Slavery by any other name is still slavery—and it’s still wrong.

That message is implicit in the letter of Paul to Philemon. In effect, the apostle says to the Christian slave owner, “Look, I could order you to do the right thing here and free Onesimus, since I’m your spiritual father: I’m the one who brought you to Christ. But I’m not going to do that. I want you to do the right thing of your own free will. I want you to choose to act virtuously here. So I’m honoring the law of the Roman Empire—unjust though it might be—and I’m sending Onesimus back to you. But please understand that after he escaped from your service, I brought him to the faith. He’s also my spiritual child now. And if he’s my spiritual child and you’re my spiritual child that makes the two of you brothers: brothers in the Lord. So I ask you to receive him back as your brother and not as your slave. And if he owes you anything because of what he stole, charge it to me. As his father and as his friend, I’ll be more than happy to pay his bill.”
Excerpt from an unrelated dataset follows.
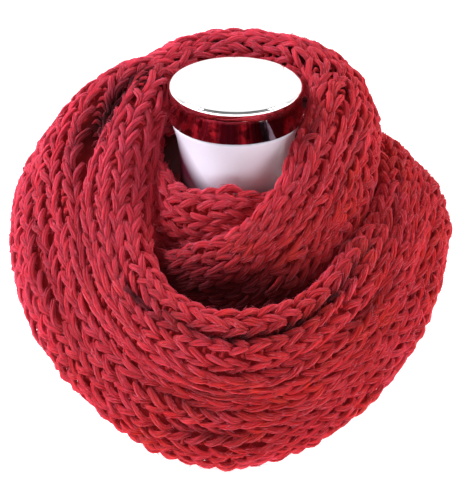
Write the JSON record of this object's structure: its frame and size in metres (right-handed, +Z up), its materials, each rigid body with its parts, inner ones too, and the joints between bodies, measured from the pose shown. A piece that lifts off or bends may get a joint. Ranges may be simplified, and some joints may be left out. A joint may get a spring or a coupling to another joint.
{
  "type": "infinity scarf on neck display form",
  "caption": "Chunky ribbed knit infinity scarf wound twice round a limbless neck display form with a metal cap.",
  "frame": {"origin": "centre of the form's flat base, on the floor under the neck's axis", "axes": "+Z up along the neck, -Y towards the front where the scarf hangs lowest, +X to the right seen from the front"},
  "size_m": [0.373, 0.317, 0.3115],
  "materials": {
    "red_knit": "soft fuzzy knit, matt with a pinkish sheen",
    "white_form": "smooth satin white",
    "chrome_cap": "polished, mirror bright"
  },
  "bodies": {
    "root": {"outer_wrap": "red_knit", "inner_right_wrap": "red_knit", "inner_left_wrap": "red_knit", "back_upper_wrap": "red_knit", "back_lower_wrap": "red_knit", "form_body": "white_form", "neck_cap": "chrome_cap"}
  },
  "joints": []
}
A great Catholic writer once said, “I don’t want a Church that’s right when the world is right; I want a Church that’s right when the world is wrong.”

The Church was right about the evils of slavery from the earliest days of her existence. The Church was right about slavery when the rest of the world was wrong about it.

Take that thought with you today. And if you’re a student, make sure you take it with you to college when you go. It’s one of the thoughts that can keep you from losing your faith.